» EXERCISE AIM:
Narrow the data below down to the lines containing "origin".

Raw records:
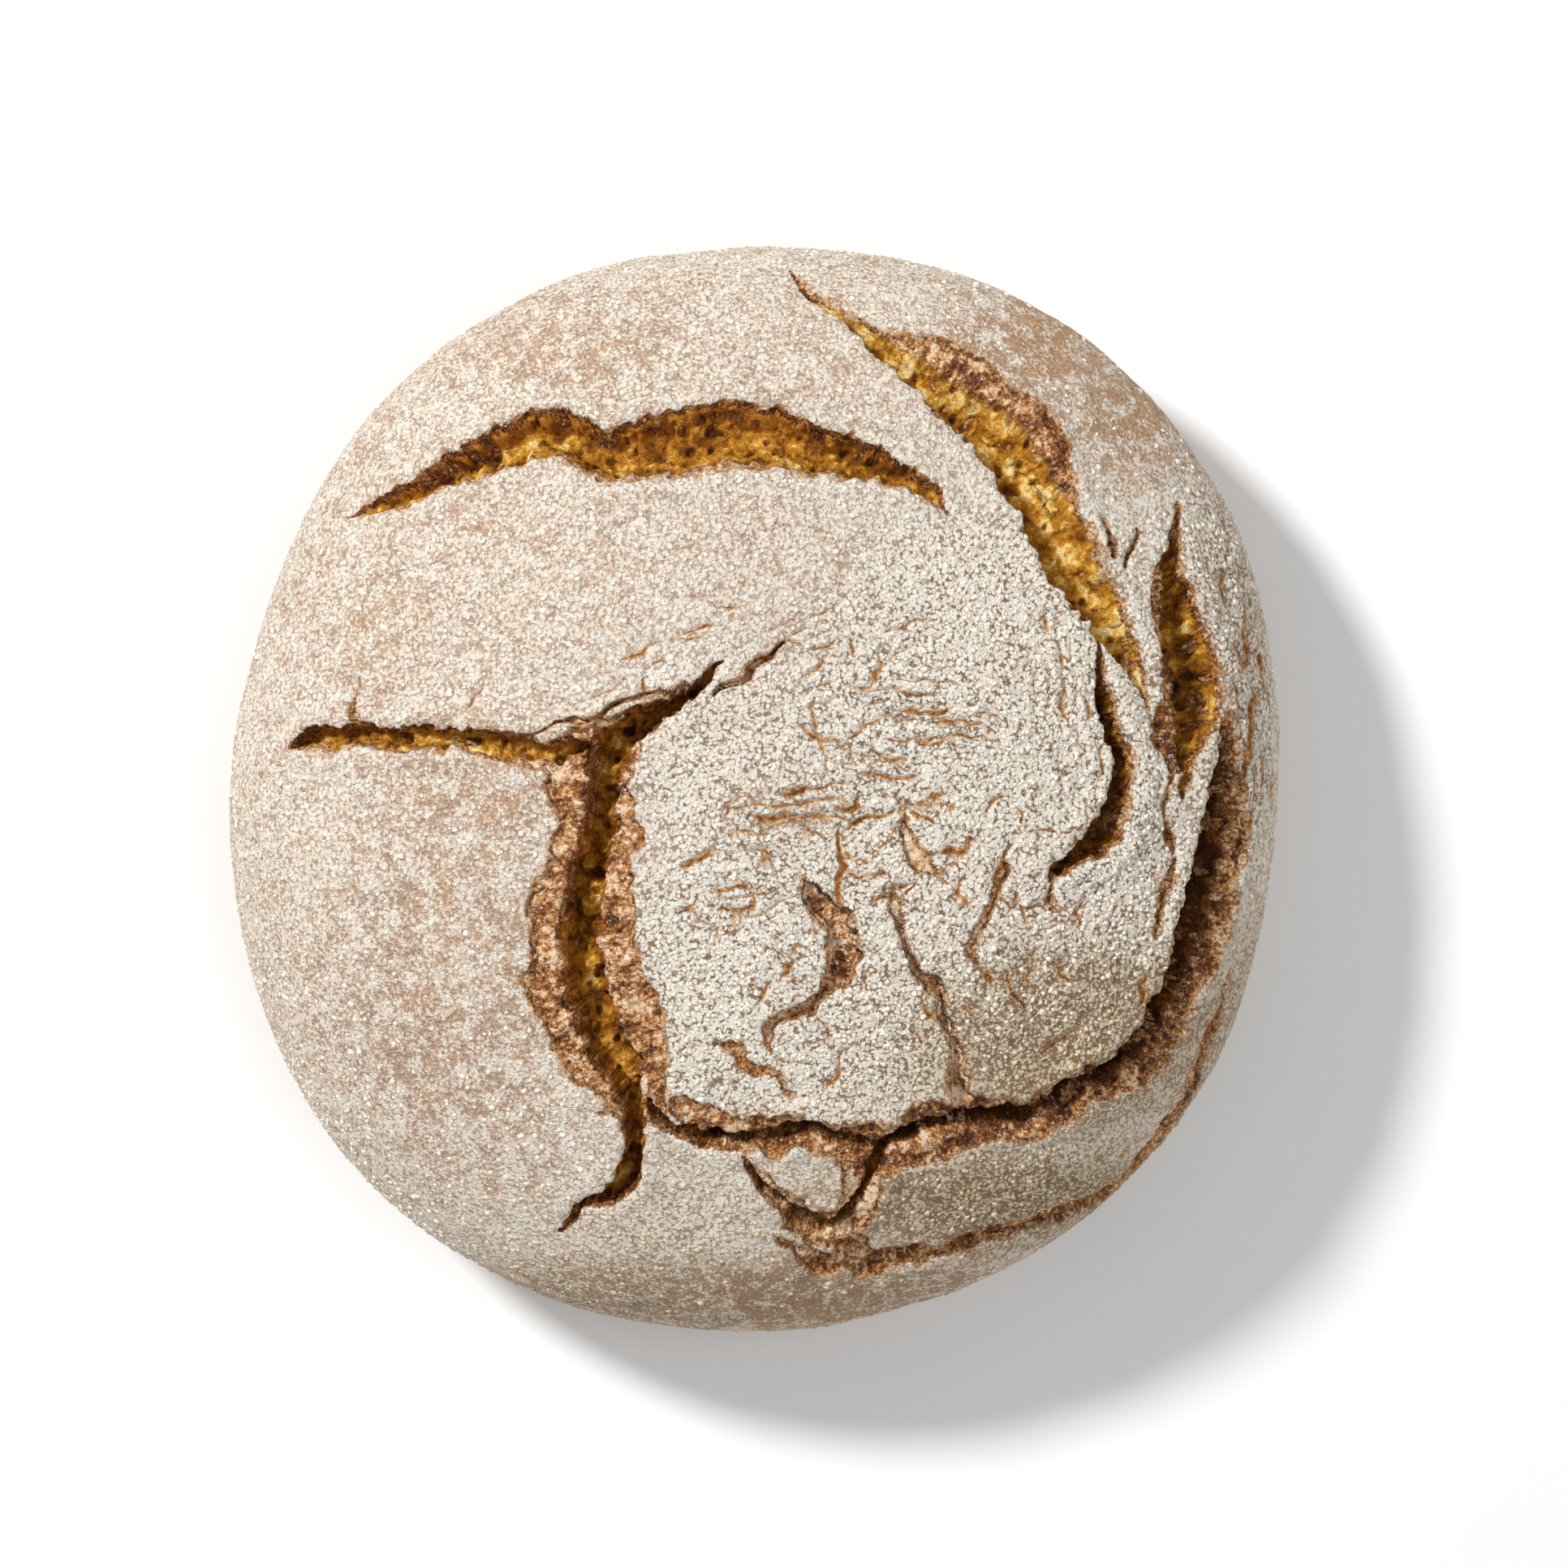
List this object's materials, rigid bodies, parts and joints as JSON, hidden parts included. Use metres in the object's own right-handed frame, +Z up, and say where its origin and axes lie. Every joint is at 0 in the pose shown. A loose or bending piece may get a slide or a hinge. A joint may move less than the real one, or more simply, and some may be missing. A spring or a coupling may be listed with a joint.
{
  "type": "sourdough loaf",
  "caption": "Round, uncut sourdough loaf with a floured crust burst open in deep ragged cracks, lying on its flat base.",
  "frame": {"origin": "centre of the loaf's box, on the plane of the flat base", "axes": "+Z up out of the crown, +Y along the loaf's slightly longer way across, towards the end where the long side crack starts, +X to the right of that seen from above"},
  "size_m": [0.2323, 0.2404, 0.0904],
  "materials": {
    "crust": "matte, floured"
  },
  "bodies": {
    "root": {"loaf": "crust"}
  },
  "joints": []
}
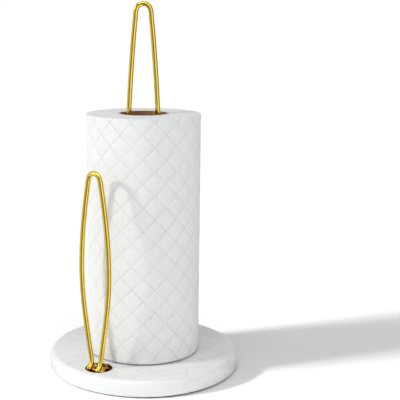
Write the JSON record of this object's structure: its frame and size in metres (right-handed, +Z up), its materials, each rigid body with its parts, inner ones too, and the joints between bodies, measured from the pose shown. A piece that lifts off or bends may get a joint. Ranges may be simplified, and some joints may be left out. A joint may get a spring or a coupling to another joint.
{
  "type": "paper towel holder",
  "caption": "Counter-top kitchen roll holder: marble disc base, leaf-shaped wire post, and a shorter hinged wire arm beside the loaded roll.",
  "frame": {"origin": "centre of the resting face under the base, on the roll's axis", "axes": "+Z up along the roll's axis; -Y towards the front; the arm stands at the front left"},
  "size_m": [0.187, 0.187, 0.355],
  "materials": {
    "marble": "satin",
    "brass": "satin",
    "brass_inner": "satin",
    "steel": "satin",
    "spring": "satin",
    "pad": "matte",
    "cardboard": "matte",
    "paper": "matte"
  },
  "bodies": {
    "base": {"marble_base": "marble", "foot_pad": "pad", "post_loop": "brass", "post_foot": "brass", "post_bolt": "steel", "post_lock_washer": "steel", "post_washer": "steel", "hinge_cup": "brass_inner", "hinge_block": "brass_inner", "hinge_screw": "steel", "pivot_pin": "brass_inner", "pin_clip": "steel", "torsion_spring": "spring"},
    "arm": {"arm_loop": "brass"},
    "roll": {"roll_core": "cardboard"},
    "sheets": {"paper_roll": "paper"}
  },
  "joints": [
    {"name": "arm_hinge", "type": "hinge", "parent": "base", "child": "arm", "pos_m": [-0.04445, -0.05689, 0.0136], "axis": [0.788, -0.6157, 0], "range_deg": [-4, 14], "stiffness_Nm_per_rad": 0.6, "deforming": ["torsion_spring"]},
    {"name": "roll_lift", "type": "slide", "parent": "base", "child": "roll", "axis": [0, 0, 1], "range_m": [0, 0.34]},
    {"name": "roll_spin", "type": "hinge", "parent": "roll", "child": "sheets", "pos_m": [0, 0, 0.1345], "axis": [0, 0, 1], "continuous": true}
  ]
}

» TASK OUTPUT:
List this object's materials, rigid bodies, parts and joints as JSON, hidden parts included. Use metres in the object's own right-handed frame, +Z up, and say where its origin and axes lie. Every joint is at 0 in the pose shown. A loose or bending piece may get a slide or a hinge. A joint may move less than the real one, or more simply, and some may be missing. A spring or a coupling may be listed with a joint.
  "frame": {"origin": "centre of the loaf's box, on the plane of the flat base", "axes": "+Z up out of the crown, +Y along the loaf's slightly longer way across, towards the end where the long side crack starts, +X to the right of that seen from above"},
  "frame": {"origin": "centre of the resting face under the base, on the roll's axis", "axes": "+Z up along the roll's axis; -Y towards the front; the arm stands at the front left"},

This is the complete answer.